15 octobre, 2005



LA MUSIQUE EN MONGOLIE

photo 1: Budgee (a gauche) et son ensemble de musique traditionnel mongole
photo 2: Budgee a Oulan-Bator

Extraits de l'entretien realise avec Budgee Magsarjav, etudiante en musicologie et morin khuur a la faculte de musique de Oulan-Bator.

Musique Vagabonde: Est-ce que tu peux nous expliquer un peu ton parcours? Comment as-tu commence la musique et quelles etudes fais-tu aujourd'hui?
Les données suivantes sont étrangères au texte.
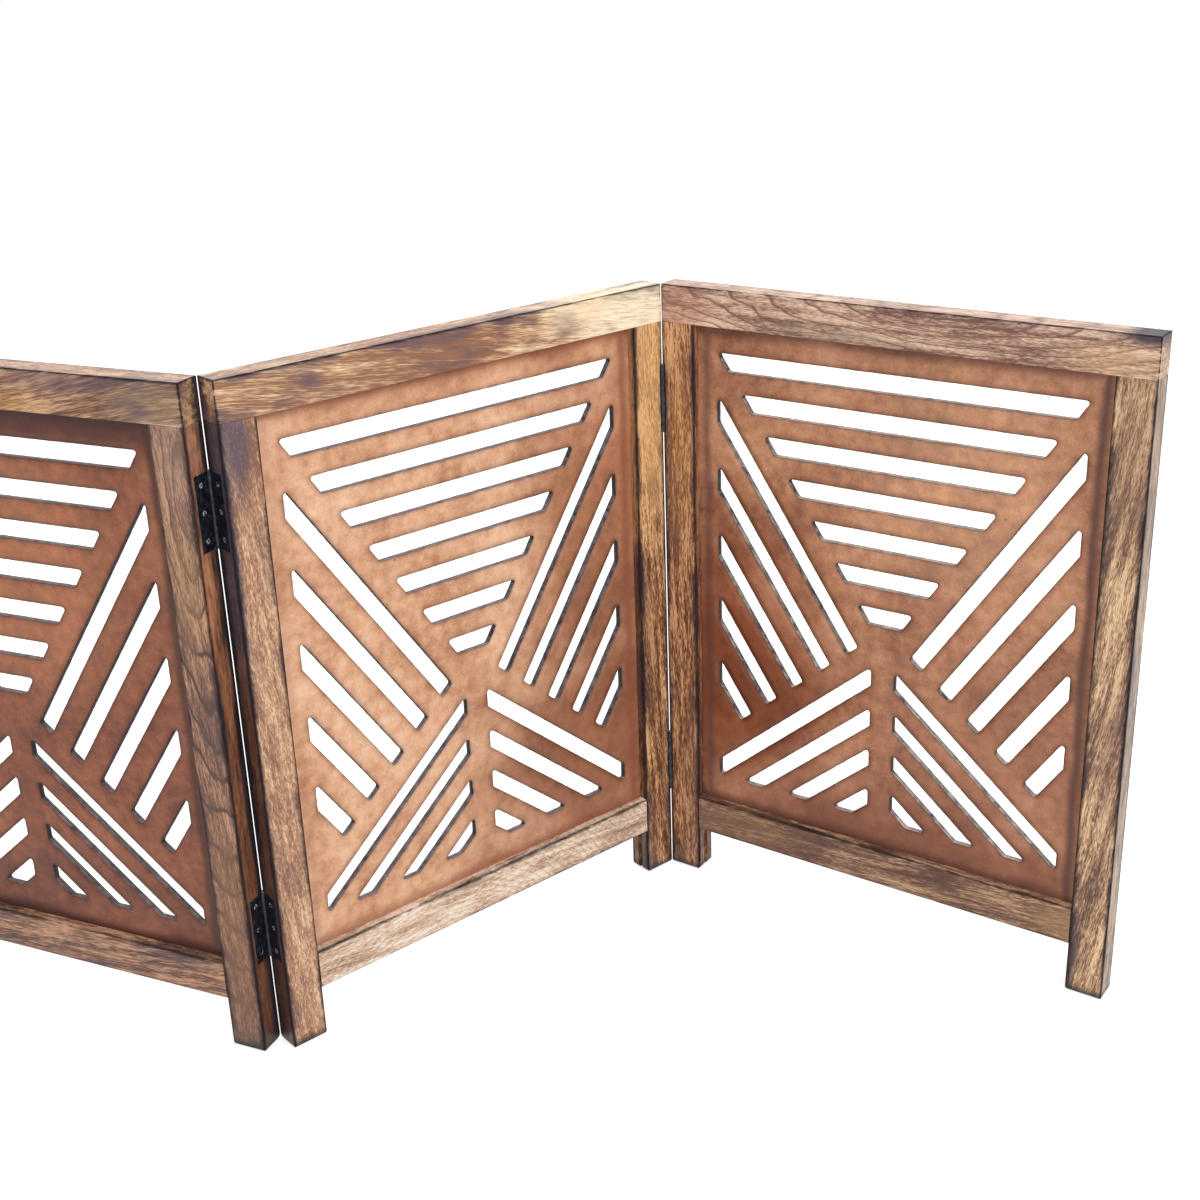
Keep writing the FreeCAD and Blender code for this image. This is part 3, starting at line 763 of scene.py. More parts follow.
@dataclass(frozen=True)
class RoutedWall:
    """The cut wall of a slot in fibreboard, torn by the router and soaked with stain.

    It is near black, and where it faces upward it is painted paler: partly pale dust from the sanding, partly
    painted light falling from above.
    Lengths are in mm.
    """

    name: str
    soaked: str = "#1E1718"
    torn: str = "#5E4D48"
    dust_and_top_light: str = "#C9BAB2"
    fibre: float = 3.2
    patch: float = 9.0

    def make(self) -> Material:
        """Make the finish of the slots' walls.

        Returns:
            The material.
        """
        material, add = new_material(f"routed_fibreboard_wall_{self.name}")
        place = add("ShaderNodeTexCoord").outputs["Object"]
        fibres, patches = (
            add(NOISE, {"Vector": place, "Scale": per_mm(size), "Detail": 3.0, "Roughness": 0.7})
            for size in (self.fibre, self.patch))
        # Walls that face upward are painted paler: partly dust, partly painted light from above.
        facing = add(SPLIT, add("ShaderNodeNewGeometry").outputs["True Normal"]).outputs["Z"]
        patchy = add(MATH, (patches, 0.35), operation="SUBTRACT")
        dust_and_top_light_level = add(MATH, (facing, 0.45, patchy), operation="MULTIPLY_ADD")
        dust_and_top_light_mask = add(RANGE, (dust_and_top_light_level, 0.28, 0.66, 0.0, 0.85))
        fibrous = add(RAMP, fibres, ((0.48, self.soaked), (0.68, self.torn)))
        colour = lay(add, fibrous, [(dust_and_top_light_mask, self.dust_and_top_light)])
        coat(add, {"Base Color": colour, "Roughness": 0.75}, relief=(fibres, 0.6, 0.5))
        return material


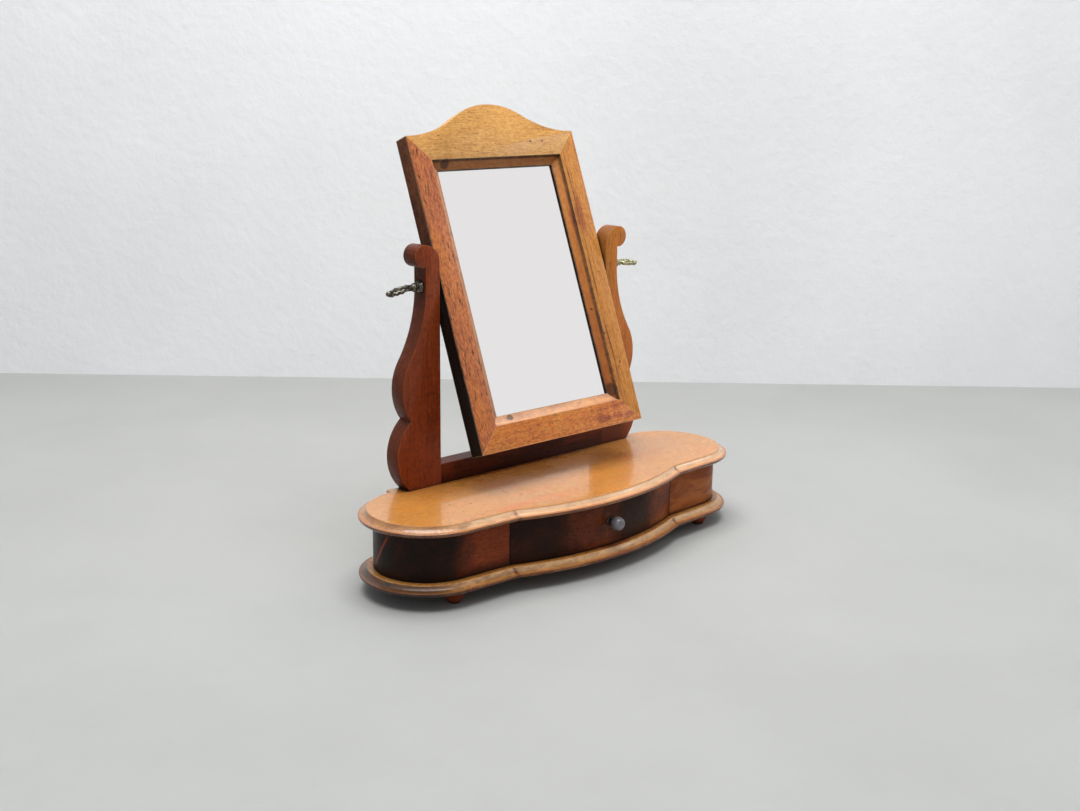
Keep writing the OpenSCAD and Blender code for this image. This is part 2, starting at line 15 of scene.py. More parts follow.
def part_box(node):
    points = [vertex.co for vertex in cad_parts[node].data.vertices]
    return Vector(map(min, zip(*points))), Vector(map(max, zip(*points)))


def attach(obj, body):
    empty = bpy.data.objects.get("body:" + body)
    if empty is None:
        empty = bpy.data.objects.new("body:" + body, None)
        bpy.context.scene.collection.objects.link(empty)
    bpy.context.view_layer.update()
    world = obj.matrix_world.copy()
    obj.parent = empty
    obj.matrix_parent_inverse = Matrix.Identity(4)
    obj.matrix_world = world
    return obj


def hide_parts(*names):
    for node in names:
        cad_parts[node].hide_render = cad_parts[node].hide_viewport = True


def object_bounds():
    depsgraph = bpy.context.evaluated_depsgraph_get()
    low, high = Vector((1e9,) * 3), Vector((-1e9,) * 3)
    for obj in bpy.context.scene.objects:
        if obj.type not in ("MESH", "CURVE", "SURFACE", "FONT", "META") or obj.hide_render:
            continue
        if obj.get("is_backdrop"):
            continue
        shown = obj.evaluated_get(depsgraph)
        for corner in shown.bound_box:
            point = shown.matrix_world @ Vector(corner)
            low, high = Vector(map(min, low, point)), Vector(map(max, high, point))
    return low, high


bl_info = {
    "name": "Table Dressing Mirror",
    "version": (1, 0, 0),
    "blender": (4, 5, 0),
    "location": "View3D > Sidebar > Dressing Mirror",
    "description": "Finishes a tilting table mirror on a bow fronted base with a drawer",
    "category": "Object",
}

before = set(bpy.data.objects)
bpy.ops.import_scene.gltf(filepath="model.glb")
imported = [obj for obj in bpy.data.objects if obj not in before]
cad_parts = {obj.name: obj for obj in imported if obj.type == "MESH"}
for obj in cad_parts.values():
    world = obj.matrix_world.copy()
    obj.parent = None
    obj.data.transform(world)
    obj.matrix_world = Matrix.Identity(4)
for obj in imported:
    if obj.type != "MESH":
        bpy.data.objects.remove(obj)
MM = 0.001
SAME = 2e-6  # vertices nearer than this are one
# faces that meet at less than FLAT are one, edges past SHARP are worn round, and edges of the boards past CRISP show
FLAT, SHARP, CRISP = (radians(v) for v in (0.4, 28, 40))
UP = Vector((0, 0, 1))
BOARD_LOW, BOARD_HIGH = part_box("top_board")
FLOOR_LOW, FLOOR_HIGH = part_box("bottom_board")
BACK, LOBE_BACK = 18 * MM, 18.3 * MM  # the boards' rear edge and the lobes' rearmost points, behind the uprights
STAND_Y = BOARD_HIGH.y - BACK
DRAWER_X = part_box("drawer_front")[1].x
# the dark on the right screw's collar next to the upright is painted shade
COLLAR_SHADE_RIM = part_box("ring_screw_right")[1].x - 34.9 * MM  # where the dark of the right screw's collar ends
PIVOT = sum(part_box("pivot_bush_left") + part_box("pivot_bush_right"), Vector()) / 4
LEAN = radians(21.3)
LEVEL = Matrix.Rotation(LEAN, 3, "X")  # stands the leaning frame upright
FRAME_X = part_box("frame_top_rail")[1].x
# the mirror frame: from the pivot up and down to its outer edges, and its members' flat band and whole width
FRAME_UP, FRAME_DOWN, BAND, MEMBER = 142.6 * MM, 166.9 * MM, 24.2 * MM, 33.4 * MM


# ---- settings


def colour(name, words, rgb):
    """A colour setting, from a colour as a screen shows it."""
    linear = [c / 12.92 if c <= 0.04045 else ((c + 0.055) / 1.055) ** 2.4 for c in (v / 255 for v in rgb)]
    return FloatVectorProperty(name=name, description=words, default=linear, size=3, min=0, max=1, subtype="COLOR")


def length(name, words, mm, low=0.0, high=1000.0):
    """A length setting in metres, from millimetres."""
    return FloatProperty(name=name, description=words, default=mm * MM, min=low * MM, max=high * MM,
                         subtype="DISTANCE", unit="LENGTH")


def factor(name, words, value, high=1.0):
    """A setting from 0 to high."""
    return FloatProperty(name=name, description=words, default=value, min=0, max=high, subtype="FACTOR")


def power(name, words, watts):
    return FloatProperty(name=name, description=words, default=watts, min=0, unit="POWER")


def angle(name, words, degrees):
    return FloatProperty(name=name, description=words, default=radians(degrees), subtype="ANGLE",
                         unit="ROTATION")


class BoardSettings(bpy.types.PropertyGroup):
    lobe: length("Lobe radius", "Radius of the lobes at the ends of the boards", 64.5)
    bow_reach: length("Bow reach", "How far the bow stands ahead of the uprights", 135)
    notch: length("Notch", "Half width of the bow, out to the notches", 109.7)
    notch_reach: length("Notch reach", "How far the notches stand ahead of the uprights", 113.6)
    cove_w: length("Cove width", "Width of the hollow in the moulded edge", 7)
    cove_d: length("Cove depth", "Depth of the hollow in the moulded edge", 4.9)
    cove_lip: length("Lip", "Flat lip outside the hollow", 0.8)
    cove_step: length("Step", "Small step between the hollow and the top", 0.6)
    nose_r: length("Nose radius", "Radius of the rounding under the lip", 3)
    nose_h: length("Nose height", "Height above the underside at which that rounding ends", 2.6)
    wear: length("Lip wear", "Rounding of the sharp outer lip", 0.3)
    steps: IntProperty(name="Steps", description="Points along each lobe", default=72, min=24, max=200)


class JoinerySettings(bpy.types.PropertyGroup):
    frame_edge: length("Frame edges", "Rounding of the mirror frame's edges", 0.6)
    upright_edge: length("Upright edges", "Rounding of the uprights' edges", 0.9)
    case_edge: length("Case edges", "Rounding of the case's and drawer's edges", 0.4)
    mitre_edge: length("Mitre edges", "Rounding at the mitres, which shows as a fine line", 0.12)
    silver: length("Silver depth", "How deep in the glass the silver seems to lie", 0.8)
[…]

Budgee: Mon pere est mongoliste, c'est a dire qu'il fait des recherches sur la Mongolie, l'histoire, les arts et la culture mongole. C'est pour les recherches qu'il devait effectuer que nous avons decide de nous installer en Mongolie. C'est un grand fan de musique (surtout de musique baroque!), et il a donc decide que j'apprendrais la musique traditionelle mongole. Il voulait que sa petite fille devienne une grande musicienne! J'ai pourtant commence par le ballet! Lorsque j'etais petite fille, je n'avais aucune idee de l'existence du piano, du violon et des autres instruments et tout a coup, a cinq ans, j'ai arrete la danse pour commencer le piano. Ma mere violoniste m'a beaucoup aide pour cela. Je suis entree au conservatoire a 11 ans et j'ai commence le morin khuur (la viele a tete de cheval). L'annee suivante, j'ai commence le violoncelle. Maintenant, je fais des etudes a l'universite. Lorsqu on finit le conservatoire, on entre a l'universite pour continuer jusqu'au magistrat.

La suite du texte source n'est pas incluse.